#### Extracted information:
__________

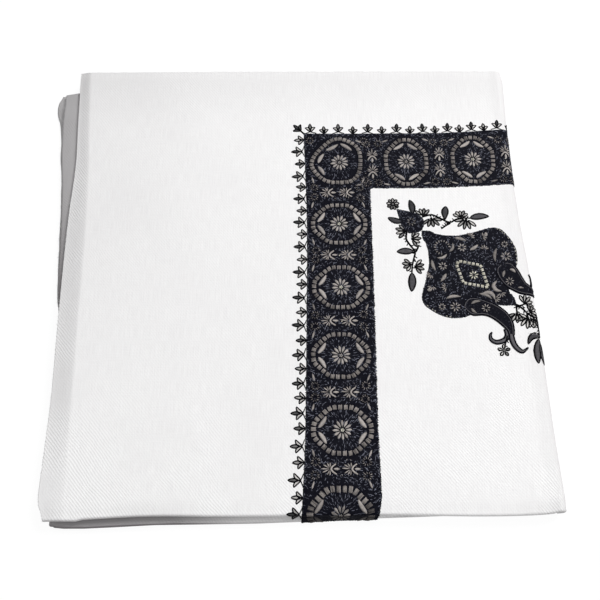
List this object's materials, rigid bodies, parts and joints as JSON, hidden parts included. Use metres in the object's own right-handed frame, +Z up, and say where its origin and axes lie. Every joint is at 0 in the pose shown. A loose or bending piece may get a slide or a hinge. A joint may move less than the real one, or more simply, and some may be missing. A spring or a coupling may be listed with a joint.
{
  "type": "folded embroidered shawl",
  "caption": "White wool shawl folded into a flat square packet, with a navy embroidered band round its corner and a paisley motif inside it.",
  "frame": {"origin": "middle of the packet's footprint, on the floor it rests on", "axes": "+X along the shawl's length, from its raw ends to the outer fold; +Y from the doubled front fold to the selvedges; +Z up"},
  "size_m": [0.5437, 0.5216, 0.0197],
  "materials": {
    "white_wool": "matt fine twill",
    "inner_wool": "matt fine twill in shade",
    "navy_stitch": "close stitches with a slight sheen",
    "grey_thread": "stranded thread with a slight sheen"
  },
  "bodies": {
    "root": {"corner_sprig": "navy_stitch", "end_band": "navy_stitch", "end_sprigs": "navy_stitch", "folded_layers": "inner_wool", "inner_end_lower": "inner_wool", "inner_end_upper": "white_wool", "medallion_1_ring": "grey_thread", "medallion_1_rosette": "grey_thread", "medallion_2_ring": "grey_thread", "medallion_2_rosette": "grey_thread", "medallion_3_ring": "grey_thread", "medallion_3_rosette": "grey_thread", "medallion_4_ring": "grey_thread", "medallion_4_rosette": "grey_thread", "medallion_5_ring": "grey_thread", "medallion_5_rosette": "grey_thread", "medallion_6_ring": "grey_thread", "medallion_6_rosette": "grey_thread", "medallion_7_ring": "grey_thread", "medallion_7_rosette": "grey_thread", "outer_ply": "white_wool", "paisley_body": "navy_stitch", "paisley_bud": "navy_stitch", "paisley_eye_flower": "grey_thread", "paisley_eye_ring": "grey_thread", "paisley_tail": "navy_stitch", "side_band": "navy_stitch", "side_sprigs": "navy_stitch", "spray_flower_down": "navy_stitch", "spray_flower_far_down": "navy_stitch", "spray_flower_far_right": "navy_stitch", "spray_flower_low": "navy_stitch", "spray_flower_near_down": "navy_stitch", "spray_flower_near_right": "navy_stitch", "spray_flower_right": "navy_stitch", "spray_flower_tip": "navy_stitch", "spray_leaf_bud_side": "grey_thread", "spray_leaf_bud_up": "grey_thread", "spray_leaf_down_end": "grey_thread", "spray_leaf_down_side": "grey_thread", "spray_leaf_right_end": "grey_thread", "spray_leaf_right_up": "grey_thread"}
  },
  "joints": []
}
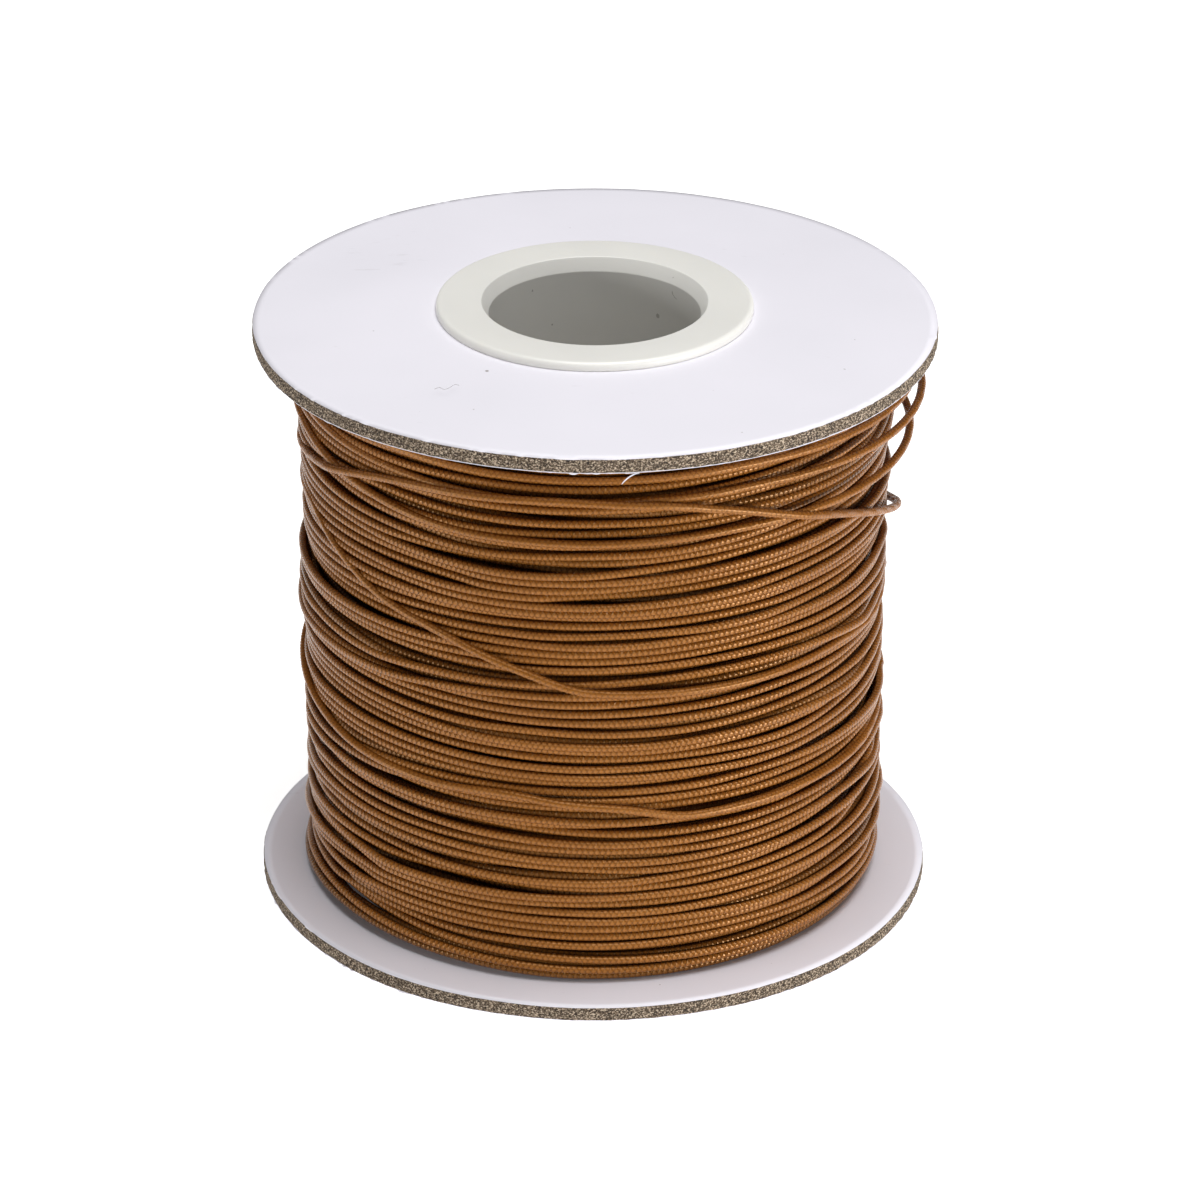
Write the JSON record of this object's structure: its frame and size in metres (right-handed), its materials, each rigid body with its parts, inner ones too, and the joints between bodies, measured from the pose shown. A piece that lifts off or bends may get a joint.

__________

#### Your goal:
Every record above must be duplicated exactly.

#### The solution:
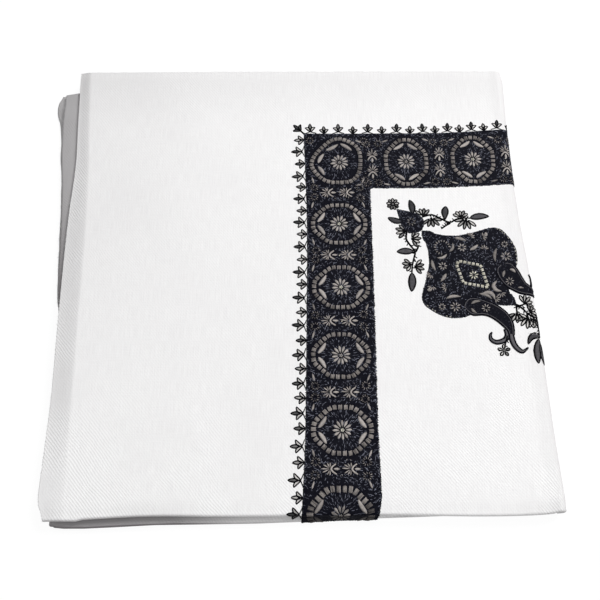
List this object's materials, rigid bodies, parts and joints as JSON, hidden parts included. Use metres in the object's own right-handed frame, +Z up, and say where its origin and axes lie. Every joint is at 0 in the pose shown. A loose or bending piece may get a slide or a hinge. A joint may move less than the real one, or more simply, and some may be missing. A spring or a coupling may be listed with a joint.
{
  "type": "folded embroidered shawl",
  "caption": "White wool shawl folded into a flat square packet, with a navy embroidered band round its corner and a paisley motif inside it.",
  "frame": {"origin": "middle of the packet's footprint, on the floor it rests on", "axes": "+X along the shawl's length, from its raw ends to the outer fold; +Y from the doubled front fold to the selvedges; +Z up"},
  "size_m": [0.5437, 0.5216, 0.0197],
  "materials": {
    "white_wool": "matt fine twill",
    "inner_wool": "matt fine twill in shade",
    "navy_stitch": "close stitches with a slight sheen",
    "grey_thread": "stranded thread with a slight sheen"
  },
  "bodies": {
    "root": {"corner_sprig": "navy_stitch", "end_band": "navy_stitch", "end_sprigs": "navy_stitch", "folded_layers": "inner_wool", "inner_end_lower": "inner_wool", "inner_end_upper": "white_wool", "medallion_1_ring": "grey_thread", "medallion_1_rosette": "grey_thread", "medallion_2_ring": "grey_thread", "medallion_2_rosette": "grey_thread", "medallion_3_ring": "grey_thread", "medallion_3_rosette": "grey_thread", "medallion_4_ring": "grey_thread", "medallion_4_rosette": "grey_thread", "medallion_5_ring": "grey_thread", "medallion_5_rosette": "grey_thread", "medallion_6_ring": "grey_thread", "medallion_6_rosette": "grey_thread", "medallion_7_ring": "grey_thread", "medallion_7_rosette": "grey_thread", "outer_ply": "white_wool", "paisley_body": "navy_stitch", "paisley_bud": "navy_stitch", "paisley_eye_flower": "grey_thread", "paisley_eye_ring": "grey_thread", "paisley_tail": "navy_stitch", "side_band": "navy_stitch", "side_sprigs": "navy_stitch", "spray_flower_down": "navy_stitch", "spray_flower_far_down": "navy_stitch", "spray_flower_far_right": "navy_stitch", "spray_flower_low": "navy_stitch", "spray_flower_near_down": "navy_stitch", "spray_flower_near_right": "navy_stitch", "spray_flower_right": "navy_stitch", "spray_flower_tip": "navy_stitch", "spray_leaf_bud_side": "grey_thread", "spray_leaf_bud_up": "grey_thread", "spray_leaf_down_end": "grey_thread", "spray_leaf_down_side": "grey_thread", "spray_leaf_right_end": "grey_thread", "spray_leaf_right_up": "grey_thread"}
  },
  "joints": []
}
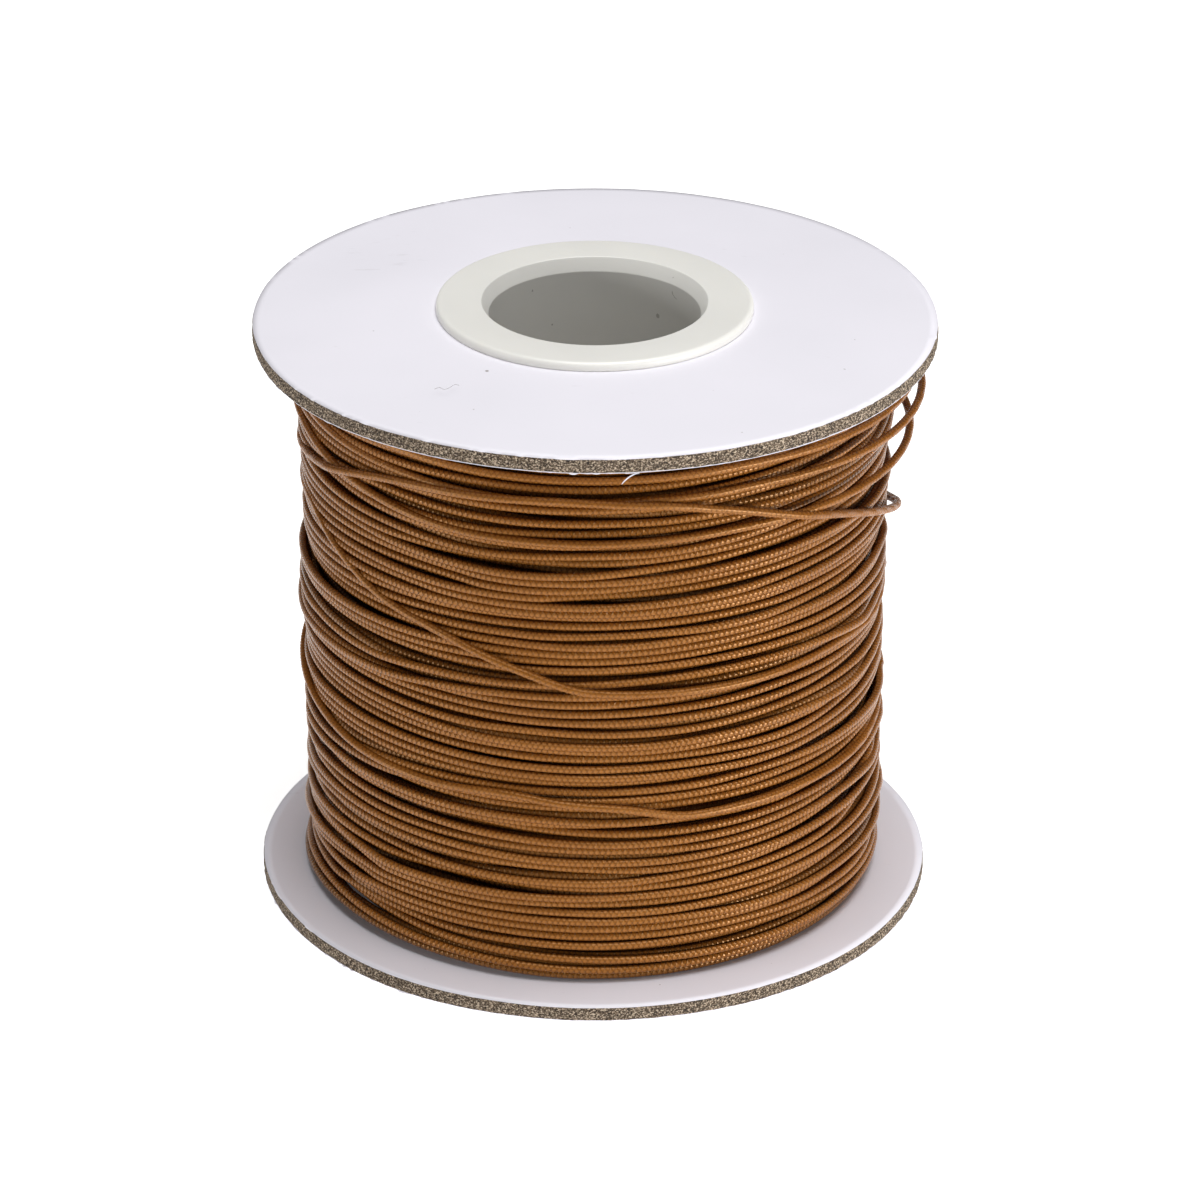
Write the JSON record of this object's structure: its frame and size in metres (right-handed), its materials, each rigid body with its parts, inner ones too, and the joints between bodies, measured from the pose shown. A piece that lifts off or bends may get a joint.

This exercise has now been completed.